Strategic flexibility (SF) means expanding your communication repertoire to enable you to use the best skill or behavior available for a particular situation. People who possess SF are happier and more fulfilled because they can bring to bear on any situation a broad range of potentially valuable behaviors. The six steps of SF are anticipate, assess, evaluate, select, apply, and reassess and reevaluate.

Creativity is the capacity to synthesize vast amounts of information and wrestle with complex problems. Your creativity frees you to generate possibilities, which of course is the very foundation of SF.

Communication is an ongoing process in which people share ideas and feelings. The elements of communication include sender-receivers, messages, channels, feedback, noise, and setting. The essence of communication is meaning making, and meaning is jointly created between sender and receiver.

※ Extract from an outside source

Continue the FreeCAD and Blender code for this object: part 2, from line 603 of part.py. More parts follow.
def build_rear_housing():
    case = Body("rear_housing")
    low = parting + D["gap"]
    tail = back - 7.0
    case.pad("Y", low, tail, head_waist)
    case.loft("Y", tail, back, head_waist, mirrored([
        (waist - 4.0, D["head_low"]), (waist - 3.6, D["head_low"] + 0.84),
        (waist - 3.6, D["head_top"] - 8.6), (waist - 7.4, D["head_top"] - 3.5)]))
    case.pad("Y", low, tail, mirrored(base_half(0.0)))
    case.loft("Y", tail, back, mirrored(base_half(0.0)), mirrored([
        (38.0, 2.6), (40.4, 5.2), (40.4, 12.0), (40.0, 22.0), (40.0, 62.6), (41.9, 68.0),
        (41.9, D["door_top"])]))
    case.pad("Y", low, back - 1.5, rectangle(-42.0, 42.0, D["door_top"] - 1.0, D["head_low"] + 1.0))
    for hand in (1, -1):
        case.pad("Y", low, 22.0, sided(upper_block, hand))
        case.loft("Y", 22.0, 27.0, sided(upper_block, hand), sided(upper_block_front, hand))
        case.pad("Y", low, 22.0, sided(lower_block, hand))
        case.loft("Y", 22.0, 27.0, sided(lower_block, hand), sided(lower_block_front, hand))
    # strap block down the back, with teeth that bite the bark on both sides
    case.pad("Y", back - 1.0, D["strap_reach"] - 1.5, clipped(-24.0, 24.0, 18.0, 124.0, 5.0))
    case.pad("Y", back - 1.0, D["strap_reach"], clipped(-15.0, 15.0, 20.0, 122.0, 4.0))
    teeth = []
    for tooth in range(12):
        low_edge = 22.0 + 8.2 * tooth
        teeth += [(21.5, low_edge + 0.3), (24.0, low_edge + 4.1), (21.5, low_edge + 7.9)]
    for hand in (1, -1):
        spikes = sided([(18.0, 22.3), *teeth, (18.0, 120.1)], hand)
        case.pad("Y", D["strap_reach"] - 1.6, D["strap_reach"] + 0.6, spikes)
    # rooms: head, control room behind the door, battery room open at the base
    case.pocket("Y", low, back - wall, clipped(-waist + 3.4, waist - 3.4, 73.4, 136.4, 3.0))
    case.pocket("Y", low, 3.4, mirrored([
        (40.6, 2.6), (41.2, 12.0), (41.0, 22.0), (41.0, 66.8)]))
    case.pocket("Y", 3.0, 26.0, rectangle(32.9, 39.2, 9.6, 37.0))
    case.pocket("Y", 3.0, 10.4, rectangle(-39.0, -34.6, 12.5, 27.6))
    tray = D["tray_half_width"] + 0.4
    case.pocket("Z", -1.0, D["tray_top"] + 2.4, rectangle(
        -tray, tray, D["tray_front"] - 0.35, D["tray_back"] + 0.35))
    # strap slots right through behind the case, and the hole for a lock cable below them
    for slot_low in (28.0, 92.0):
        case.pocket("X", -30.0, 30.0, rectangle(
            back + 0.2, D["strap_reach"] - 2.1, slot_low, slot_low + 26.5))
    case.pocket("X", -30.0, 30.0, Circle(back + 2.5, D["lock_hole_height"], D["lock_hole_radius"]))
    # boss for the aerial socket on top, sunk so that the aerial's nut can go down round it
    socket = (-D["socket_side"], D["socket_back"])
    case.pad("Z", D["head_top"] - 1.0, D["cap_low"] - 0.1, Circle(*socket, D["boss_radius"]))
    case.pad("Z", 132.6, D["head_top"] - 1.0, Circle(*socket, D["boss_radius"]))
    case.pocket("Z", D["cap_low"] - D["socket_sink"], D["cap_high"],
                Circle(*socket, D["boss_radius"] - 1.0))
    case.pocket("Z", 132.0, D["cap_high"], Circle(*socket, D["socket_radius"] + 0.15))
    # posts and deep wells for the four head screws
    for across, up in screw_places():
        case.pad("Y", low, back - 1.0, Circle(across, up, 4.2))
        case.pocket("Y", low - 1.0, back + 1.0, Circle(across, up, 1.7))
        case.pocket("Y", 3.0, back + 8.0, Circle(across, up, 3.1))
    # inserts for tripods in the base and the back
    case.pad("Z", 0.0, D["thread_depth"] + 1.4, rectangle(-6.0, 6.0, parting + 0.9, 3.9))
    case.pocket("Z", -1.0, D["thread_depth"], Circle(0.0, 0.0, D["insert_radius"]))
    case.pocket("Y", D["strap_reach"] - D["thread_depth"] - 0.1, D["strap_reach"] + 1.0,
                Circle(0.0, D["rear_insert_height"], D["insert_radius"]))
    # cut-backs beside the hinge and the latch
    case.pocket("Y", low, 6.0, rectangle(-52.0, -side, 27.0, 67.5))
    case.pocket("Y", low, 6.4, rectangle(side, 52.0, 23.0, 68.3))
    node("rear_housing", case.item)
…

Every communication is a transaction. Viewing communication as a transaction focuses on the people who are communicating and the changes that take place in them as they are communicating. It also implies that all participants are involved continuously and simultaneously; that communication events have a past, present, and future; and that the roles the participants play will affect the communication.

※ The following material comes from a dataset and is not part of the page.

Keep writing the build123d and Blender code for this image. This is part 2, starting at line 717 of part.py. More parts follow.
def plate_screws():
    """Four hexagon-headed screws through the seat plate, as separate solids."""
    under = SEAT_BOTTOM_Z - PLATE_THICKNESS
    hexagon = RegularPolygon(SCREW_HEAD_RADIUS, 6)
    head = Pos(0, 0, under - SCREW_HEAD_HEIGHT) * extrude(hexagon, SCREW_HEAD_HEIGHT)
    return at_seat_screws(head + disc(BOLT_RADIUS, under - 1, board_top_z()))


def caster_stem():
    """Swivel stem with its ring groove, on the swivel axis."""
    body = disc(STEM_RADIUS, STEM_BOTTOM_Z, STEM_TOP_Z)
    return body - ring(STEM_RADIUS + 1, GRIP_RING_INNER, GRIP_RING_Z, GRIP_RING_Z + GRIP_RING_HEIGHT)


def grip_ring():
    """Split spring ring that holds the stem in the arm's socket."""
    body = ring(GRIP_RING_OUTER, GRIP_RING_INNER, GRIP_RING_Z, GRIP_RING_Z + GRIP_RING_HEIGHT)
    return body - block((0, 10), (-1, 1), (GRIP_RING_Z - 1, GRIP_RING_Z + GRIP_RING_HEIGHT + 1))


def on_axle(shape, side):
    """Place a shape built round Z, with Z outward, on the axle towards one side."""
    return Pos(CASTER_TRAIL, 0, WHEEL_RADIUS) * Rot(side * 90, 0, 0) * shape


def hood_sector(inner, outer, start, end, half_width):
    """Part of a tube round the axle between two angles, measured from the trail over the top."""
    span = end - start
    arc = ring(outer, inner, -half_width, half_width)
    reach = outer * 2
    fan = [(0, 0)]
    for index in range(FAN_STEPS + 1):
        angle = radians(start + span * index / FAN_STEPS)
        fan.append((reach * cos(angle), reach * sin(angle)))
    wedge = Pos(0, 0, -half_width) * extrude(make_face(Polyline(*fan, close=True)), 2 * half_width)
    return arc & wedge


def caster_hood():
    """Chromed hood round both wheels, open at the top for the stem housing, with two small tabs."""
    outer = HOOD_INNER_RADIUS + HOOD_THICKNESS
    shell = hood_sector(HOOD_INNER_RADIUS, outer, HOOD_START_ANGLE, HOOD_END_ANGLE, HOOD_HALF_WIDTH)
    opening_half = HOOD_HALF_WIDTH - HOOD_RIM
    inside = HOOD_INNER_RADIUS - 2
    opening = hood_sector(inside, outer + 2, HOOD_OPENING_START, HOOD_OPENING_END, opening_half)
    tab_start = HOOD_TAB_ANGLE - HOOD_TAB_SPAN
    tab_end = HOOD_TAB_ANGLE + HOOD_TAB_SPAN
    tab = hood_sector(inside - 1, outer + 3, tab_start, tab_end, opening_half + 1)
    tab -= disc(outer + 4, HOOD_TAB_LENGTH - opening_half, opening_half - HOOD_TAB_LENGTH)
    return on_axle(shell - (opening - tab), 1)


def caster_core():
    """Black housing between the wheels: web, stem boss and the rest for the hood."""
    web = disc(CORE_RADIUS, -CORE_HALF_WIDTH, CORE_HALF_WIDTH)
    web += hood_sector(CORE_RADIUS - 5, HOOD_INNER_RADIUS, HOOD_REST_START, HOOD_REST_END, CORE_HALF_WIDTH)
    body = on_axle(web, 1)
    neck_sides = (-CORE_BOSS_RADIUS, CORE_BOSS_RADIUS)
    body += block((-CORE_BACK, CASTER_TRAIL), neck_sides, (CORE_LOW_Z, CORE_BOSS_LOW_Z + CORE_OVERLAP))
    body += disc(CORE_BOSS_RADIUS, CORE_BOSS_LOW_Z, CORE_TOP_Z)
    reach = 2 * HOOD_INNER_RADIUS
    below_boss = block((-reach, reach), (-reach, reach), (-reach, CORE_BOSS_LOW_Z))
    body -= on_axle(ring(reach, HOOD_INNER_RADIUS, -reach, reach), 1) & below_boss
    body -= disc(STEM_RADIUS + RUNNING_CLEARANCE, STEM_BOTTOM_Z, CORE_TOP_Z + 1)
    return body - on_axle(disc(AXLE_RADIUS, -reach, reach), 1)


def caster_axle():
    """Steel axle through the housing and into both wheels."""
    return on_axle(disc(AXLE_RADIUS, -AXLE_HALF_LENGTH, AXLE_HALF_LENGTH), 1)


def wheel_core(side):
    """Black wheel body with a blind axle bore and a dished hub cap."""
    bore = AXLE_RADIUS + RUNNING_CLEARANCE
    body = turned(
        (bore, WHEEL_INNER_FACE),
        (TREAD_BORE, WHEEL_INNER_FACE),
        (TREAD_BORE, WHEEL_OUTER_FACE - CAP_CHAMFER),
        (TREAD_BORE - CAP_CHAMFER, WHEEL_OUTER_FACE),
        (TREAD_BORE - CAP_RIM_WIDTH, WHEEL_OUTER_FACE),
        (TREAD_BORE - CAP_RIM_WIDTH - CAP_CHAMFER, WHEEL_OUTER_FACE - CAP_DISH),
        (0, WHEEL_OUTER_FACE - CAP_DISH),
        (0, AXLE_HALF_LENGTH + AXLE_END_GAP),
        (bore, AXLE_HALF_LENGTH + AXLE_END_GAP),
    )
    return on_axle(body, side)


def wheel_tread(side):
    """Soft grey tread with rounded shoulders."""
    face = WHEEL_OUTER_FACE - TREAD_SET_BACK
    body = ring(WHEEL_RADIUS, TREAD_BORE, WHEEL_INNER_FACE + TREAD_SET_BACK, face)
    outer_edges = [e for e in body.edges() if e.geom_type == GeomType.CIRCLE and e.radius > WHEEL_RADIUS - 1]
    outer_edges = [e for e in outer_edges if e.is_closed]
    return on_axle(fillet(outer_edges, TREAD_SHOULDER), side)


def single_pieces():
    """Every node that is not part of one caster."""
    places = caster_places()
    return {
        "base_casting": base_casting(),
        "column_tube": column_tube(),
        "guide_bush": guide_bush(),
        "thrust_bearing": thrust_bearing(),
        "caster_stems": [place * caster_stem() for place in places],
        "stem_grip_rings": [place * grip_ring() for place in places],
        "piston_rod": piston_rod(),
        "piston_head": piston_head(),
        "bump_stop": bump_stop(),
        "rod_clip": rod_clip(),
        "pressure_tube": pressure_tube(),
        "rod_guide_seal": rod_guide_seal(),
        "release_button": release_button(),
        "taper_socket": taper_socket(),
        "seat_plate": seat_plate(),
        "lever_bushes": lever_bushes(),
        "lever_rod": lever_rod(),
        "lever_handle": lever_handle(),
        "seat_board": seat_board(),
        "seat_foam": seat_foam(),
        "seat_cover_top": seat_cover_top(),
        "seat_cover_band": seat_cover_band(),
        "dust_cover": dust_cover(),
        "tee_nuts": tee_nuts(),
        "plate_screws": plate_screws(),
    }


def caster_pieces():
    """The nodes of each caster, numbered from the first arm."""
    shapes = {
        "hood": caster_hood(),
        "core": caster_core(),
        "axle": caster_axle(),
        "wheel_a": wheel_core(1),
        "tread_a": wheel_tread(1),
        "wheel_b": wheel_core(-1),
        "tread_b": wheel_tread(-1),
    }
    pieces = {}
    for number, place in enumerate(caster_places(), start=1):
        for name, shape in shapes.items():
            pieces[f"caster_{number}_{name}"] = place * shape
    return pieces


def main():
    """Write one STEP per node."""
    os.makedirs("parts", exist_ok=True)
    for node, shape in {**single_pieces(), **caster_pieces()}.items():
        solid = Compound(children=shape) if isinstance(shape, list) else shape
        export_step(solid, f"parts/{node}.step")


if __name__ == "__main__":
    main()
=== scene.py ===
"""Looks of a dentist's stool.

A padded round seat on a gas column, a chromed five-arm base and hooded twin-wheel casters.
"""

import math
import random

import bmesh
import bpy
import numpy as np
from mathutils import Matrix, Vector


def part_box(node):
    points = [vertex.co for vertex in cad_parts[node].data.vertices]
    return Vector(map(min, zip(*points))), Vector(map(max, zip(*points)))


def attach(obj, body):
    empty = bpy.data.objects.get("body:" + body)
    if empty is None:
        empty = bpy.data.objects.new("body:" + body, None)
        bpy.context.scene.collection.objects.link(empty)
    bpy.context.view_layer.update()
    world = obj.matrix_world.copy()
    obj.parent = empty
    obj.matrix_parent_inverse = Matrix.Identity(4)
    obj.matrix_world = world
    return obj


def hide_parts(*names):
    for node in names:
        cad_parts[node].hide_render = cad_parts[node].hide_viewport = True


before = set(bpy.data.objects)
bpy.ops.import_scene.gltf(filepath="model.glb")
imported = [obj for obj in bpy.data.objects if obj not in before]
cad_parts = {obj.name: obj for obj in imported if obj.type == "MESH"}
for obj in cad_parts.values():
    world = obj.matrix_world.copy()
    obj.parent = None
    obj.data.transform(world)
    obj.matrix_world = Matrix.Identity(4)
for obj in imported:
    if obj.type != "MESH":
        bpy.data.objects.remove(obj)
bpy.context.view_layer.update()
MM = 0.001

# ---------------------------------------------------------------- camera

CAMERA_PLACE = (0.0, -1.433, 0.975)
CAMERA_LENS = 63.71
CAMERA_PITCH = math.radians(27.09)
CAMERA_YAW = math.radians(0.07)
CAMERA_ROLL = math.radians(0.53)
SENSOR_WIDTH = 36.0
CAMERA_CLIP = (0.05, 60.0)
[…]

Six types of communication are discussed in this book. Intrapersonal communication is communication within oneself. Interpersonal communication is informal communication with one or more other persons. Small-group communication occurs when a small group of people get together to solve a problem. Computer-mediated communication refers to a wide range of technologies that facilitate both human communication and the interactive sharing of information through computer networks. It is discussed in the in-text appendix. Public communication is giving a speech to an audience. Intercultural communication occurs whenever two or more people from different cultures interact.

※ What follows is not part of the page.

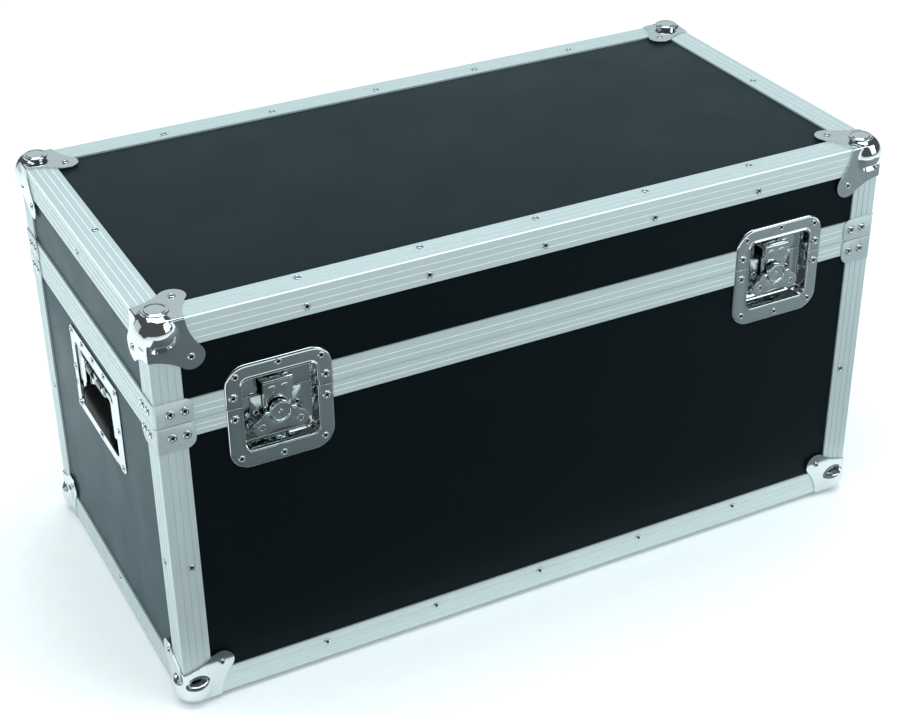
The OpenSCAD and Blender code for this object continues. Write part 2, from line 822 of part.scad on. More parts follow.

Ethical communication, a component of each of the six types of communication above, is communication that is honest, fair, and considerate of others’ rights. Underlying the seven principles of ethical conduct paraphrased from the National Communication Association’s Credo are the themes of caring and responsibility. Proper ethical conduct often grows out of an individual’s personal commitment to live an ethical life.

Communication can be improved if you concentrate on several important areas. Find out what communication skills are important to you. Discover the kinds of communication that are most difficult for you and work to improve them. Seek out people who will help you develop these skills and give you support and feedback, and set a realistic timetable for improvement.

The Internet plays with the sender-message-receiver features of the elements of communication. There are four characteristics that make it unique from normal face-to-face communication: globalization, temporality, access to roles, and content openness. The Internet will continue to lead to changes in how people communicate, solve problems, and create knowledge.